First published in Portuguese on Folha de Sao Paolo
Speculation over whom the College of Cardinals will elect as the new pope is focusing on the geographic distribution of the world's Catholics. Only 16 percent of the world's population is Catholic, but some 42 percent of these believers are Latin American and 15 percent African. And here's a few more numbers: according to the Pew Forum on Religion and Public Life, 432 million Latin Americans, fully 73 percent of the region's population, identify (if not practice) as Catholics. Some 134 million Brazilians identify as Catholic, making Brazil the world's largest Catholic population in the world, with 12.2 percent of the global share. Mexico has the second largest Catholic population. While in Colombia, only the sixth globally, 38 of its 42 million people identify as Catholic.
We won't know until Easter if the heavily Latin American and African concentration of Catholics will penetrate Europe's long history of running the papacy. It might take longer for the Vatican's leadership to become more representative than for the UN Security Council, where Brazil and Latin America as a whole can likewise make a similarly legitimate claim for more representative distribution of permanent seats.
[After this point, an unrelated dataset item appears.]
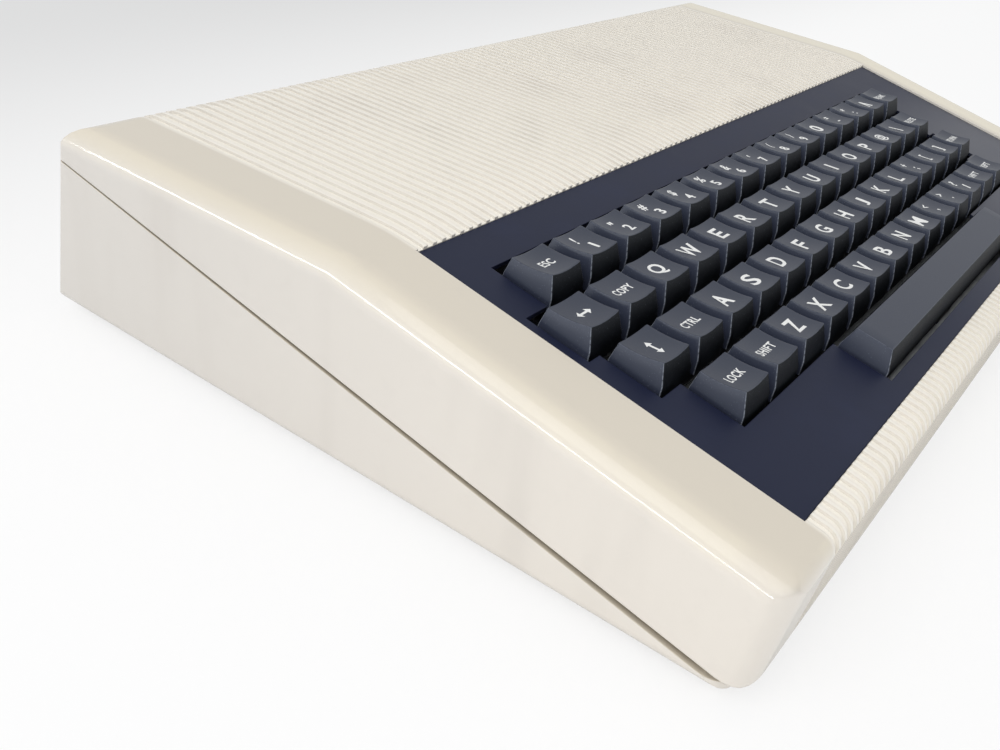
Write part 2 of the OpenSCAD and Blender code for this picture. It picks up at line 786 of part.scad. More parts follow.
// Metal box with a phono socket
module video_modulator() color("silver")
    difference() {
        union() {
            translate([modulator_x - modulator_size[0]/2, board_rear - 26, board_top]) cube(modulator_size);
            barrel(modulator_x, board_rear, socket_end, phono_d - 2*fit);
        }
        barrel(modulator_x, board_rear, socket_end + 1, phono_bore);
    }
video_modulator();

// Round seven-way socket: a ring gap for the plug's shell and seven pin holes
module cassette_socket() color("dimgray")
    difference() {
        union() {
            translate([cassette_x - cassette_size[0]/2, board_rear - 8, board_top]) cube(cassette_size);
            barrel(cassette_x, board_rear, socket_end, din_d - 2*fit);
        }
        difference() {
            barrel(cassette_x, socket_end - 7, socket_end + 1, din_ring);
            barrel(cassette_x, socket_end - 8, socket_end + 2, din_ring - 1.8);
        }
        for (i = [0:6])
            translate([din_pin_r*cos(i*45 - 45), 0, din_pin_r*sin(i*45 - 45)])
                barrel(cassette_x, socket_end - 7, socket_end + 1, 1.5);
    }
cassette_socket();

// Round inlet with a centre pin
module power_inlet() color("dimgray")
    difference() {
        union() {
            translate([power_x - power_size[0]/2, board_rear - 7, board_top]) cube(power_size);
            barrel(power_x, board_rear, socket_end, power_d - 2*fit);
        }
        difference() {
            barrel(power_x, socket_end - 9, socket_end + 1, 5.5);
            barrel(power_x, socket_end - 10, socket_end - 1, 2.1);
        }
    }
power_inlet();

// Two-row pin connector in an open shroud that faces the rear
module pin_connector(x, w, h, pins)
    translate([x, 0, socket_z]) {
        difference() {
            translate([-w/2, board_rear - web_t, -h/2]) cube([w, socket_end - board_rear + web_t - 1, h]);
            translate([-w/2 + shroud_t, socket_end - socket_depth, -h/2 + shroud_t])
                cube([w - 2*shroud_t, socket_depth + 1, h - 2*shroud_t]);
        }
        translate([-w/2, board_rear - web_t, board_top - socket_z])
            cube([w, web_t, socket_z - board_top - h/2]);
        for (i = [0:pins - 1], side = [-1, 1])
            translate([(i - (pins - 1)/2)*pin_step - pin_w/2, socket_end - socket_depth - 1,
                       (side*pin_step - pin_w)/2])
                cube([pin_w, socket_depth - 1, pin_w]);
    }

module bus_connector() color("darkgray") pin_connector(bus_x, bus_w, bus_h, 32);
bus_connector();

module printer_connector() color("darkgray") pin_connector(printer_x, printer_w, printer_h, 13);
printer_connector();

// Small loudspeaker that faces down on the floor slots
module loudspeaker() color("dimgray")
    translate([speaker_x, speaker_y, floor_top]) {
        cylinder(d = speaker_d, h = speaker_rim_h);
        translate([0, 0, speaker_rim_h])
            cylinder(d1 = speaker_d - 6, d2 = speaker_d/2, h = speaker_cone_h);
        translate([0, 0, speaker_rim_h + speaker_cone_h])
            cylinder(d = speaker_d/2 + 2, h = speaker_magnet_h);
    }
loudspeaker();

// ---- Feet and fastenings ----

module rubber_feet() color("black")
    for (p = foot_places) translate([p[0], p[1], 0]) cylinder(d = foot_d, h = foot_h);
rubber_feet();

// Screw along Z whose head's seat is at z = 0, with the shank pointing up
module screw(length) {
    translate([0, 0, -head_h]) cylinder(d = head_d, h = head_h);
    cylinder(d = screw_shank, h = length);
}

module case_screws() color("slategray")
    for (p = boss_places) translate([p[0], p[1], sleeve_seat]) screw(boss_bottom + boss_hole - 2 - sleeve_seat);
case_screws();

module board_screws() color("slategray") {
    for (p = board_posts) translate([p[0], p[1], board_top]) mirror([0, 0, 1]) screw(board_top - floor_top - 1);
    on_slope() for (p = plate_posts) translate([p[0], p[1], plate_top - plate_t]) screw(plate_t + plate_hole - 0.5);
}
board_screws();
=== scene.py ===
# %% [markdown]
# # A wedge-shaped home computer
#
# The case, the keyboard's surround and the electronics were constructed as CAD solids.
# This lesson dresses them: it keeps the solids whose shape is right and gives them real
# finishes, and it builds the keycaps anew, because a moulded keycap has soft corners and a
# hollow top that the plain solids only outline. Everything is in metres, in the frame of
# the CAD model: the origin is at the middle of the base, X to the right, Y to the back.

# %% Load the CAD model
import math

import bpy
from mathutils import Matrix, Vector


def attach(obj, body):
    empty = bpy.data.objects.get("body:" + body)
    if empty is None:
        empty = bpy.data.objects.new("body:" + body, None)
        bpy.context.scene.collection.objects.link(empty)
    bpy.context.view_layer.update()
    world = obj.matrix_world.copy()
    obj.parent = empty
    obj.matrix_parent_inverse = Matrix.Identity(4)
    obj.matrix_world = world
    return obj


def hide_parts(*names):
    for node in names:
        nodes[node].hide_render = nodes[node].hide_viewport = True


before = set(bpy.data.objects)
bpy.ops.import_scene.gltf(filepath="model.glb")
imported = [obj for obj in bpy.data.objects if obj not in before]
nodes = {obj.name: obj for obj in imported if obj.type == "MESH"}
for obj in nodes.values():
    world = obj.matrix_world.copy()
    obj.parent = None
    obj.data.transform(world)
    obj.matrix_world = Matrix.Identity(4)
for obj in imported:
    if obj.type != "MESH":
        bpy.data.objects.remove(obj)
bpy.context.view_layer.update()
scene = bpy.context.scene
MM = 0.001

# %% [markdown]
# ## Sizes that the pieces share
#
# The keyboard lies on a slope. Its pieces are drawn flat, in the frame of the dark
# surround, whose origin is the middle of the surround's rear edge, and are then turned
# onto the slope by one matrix. The values repeat those of the CAD source.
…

But beyond the national or regional origin of Pope Benedict's successor, and quite apart from the separate matter of how the Vatican copes with (or perhaps is inadvertently prompting) the rise of evangelicals in both regions, it seems to me that the Catholic Church remains unprepared to adjust its doctrine to the way people live and love today. Gay marriage and civil unions, women's rights and contraception to prevent pregnancy or disease: I don't have the statistics but it is a good guess that some Catholic-identified Latin Americans are also gay, lesbian, women, or users of contraception, or all of the above. Or simply modern human beings: men, women, gay, straight, or somewhere else on the gender/sexuality continuum. The same can be said for the United States, where the Church's evangelical priorities are running smack into its rigidity on social doctrine, its hypocrisy in sheltering child molesters while preaching a gospel of protecting the most vulnerable among us.
But is it really necessary for the Catholic Church to become less rigid, more progressive? We all know practicing or quasi-practicing Catholics for whom the spiritual strength they derive from prayer far outweighs their doctrinal disagreements. If believers themselves can live with the contradictions, is pining for a more modern Vatican just a little too secular, even naďve? I don't think so. Although the Vatican no longer has the geopolitical weight of the UN Security Council, it exercises enormous cultural power. And that power still affects us all.